I need to eat and rejoice in life once more. I go back to Glonojad and have a plateful of Russian Pierogi. They are quite different from what I had yesterday. Their casing is soft and the filling is made of cheese and potatoes. They seem to be boiled or steamed. I am a fan! I wonder if there is a ‘how to’ video on youtube..
Finally I get to see the old city on a sunny day! The squares are buzzing with crowds. I take pictures to my heart’s content. Tourists to Krakow invariably visit two of its most important sites – Auschwitz and the Salt Mines. I had decided even before coming here that I will not visit Auschwitz, I am sure I would not be able to handle the experience. I had reserved the Salt Mines for this afternoon. But after seeing the sun for the first time in Krakow, I do not really feel like spending the afternoon underground.
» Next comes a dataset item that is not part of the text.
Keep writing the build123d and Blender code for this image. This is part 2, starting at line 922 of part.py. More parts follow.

Instead I spend a happy hour clicking pictures and browsing through the market.
There are a number of actors in period costumes but they are all just waiting about. I watch them for a while, wondering if there is a film shooting but nothing much happens so I wander away.
I decide to climb the Town Hall tower for photo opportunities. There are 110 steps and I huff and puff my way to the top. Sadly there is glass on the windows, and not very clean either. Still, it is nice to see the city from a high vantage point.
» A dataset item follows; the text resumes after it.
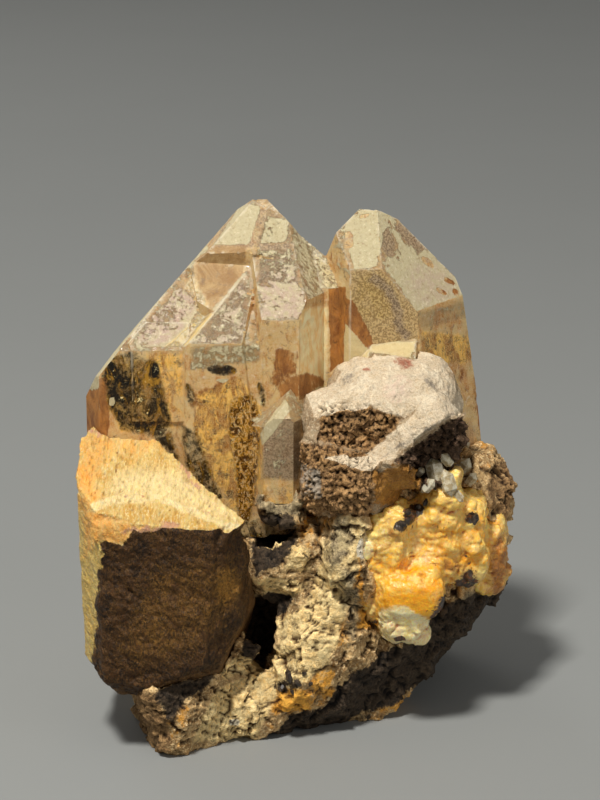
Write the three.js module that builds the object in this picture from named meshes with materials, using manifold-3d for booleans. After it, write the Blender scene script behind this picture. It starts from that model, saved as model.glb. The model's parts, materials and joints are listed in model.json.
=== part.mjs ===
// A smoky quartz cluster on its feldspar matrix, in millimetres, +Z up. The side seen in the photo
// looks along -Y, and x grows to the viewer's right. The specimen stands on a flat base at z = 0.
import * as THREE from "three";
import { ConvexGeometry } from "three/addons/geometries/ConvexGeometry.js";
import { ImprovedNoise } from "three/addons/math/ImprovedNoise.js";
import { mergeVertices } from "three/addons/utils/BufferGeometryUtils.js";
import Module from "manifold-3d";

const wasm = await Module();
wasm.setup();

// Driving sizes of the specimen.
const GAP = 0.3; // between neighbouring minerals
const RHOMB = 38.2; // how far a quartz termination face looks up, in degrees
const CRYSTAL_FOOT = 41; // the crystals' hidden lower ends
const INNER_FOOT = 47; // those above the hollow in the middle
const BLADE_FOOT = 50;
const CRYSTAL_BACK = 26; // the left crystal's back face
const BASE_SIZE = 200; // any box wider than the specimen
const SAME_POINT = 1e-4;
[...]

Given that I still have some time, I decide to check out the Europeum, the European art collection. I enjoy the walk. This is a small museum and there is no one here but me. I do a quick browse but nothing much grabs my fancy.
I go back to the city for some more strolling and photo ops before having dinner and calling it a day. At 26,776 steps, this has been a fairly heavy day but thanks to the sun, they were very happy steps!
6 October 2016
I check out and meet my husband at his hotel for our trip back. He has had a busy and productive week and so have I!! Though my time in Warsaw was too short to do justice, I feel content that I have explored Krakow quite well. This has been a good trip!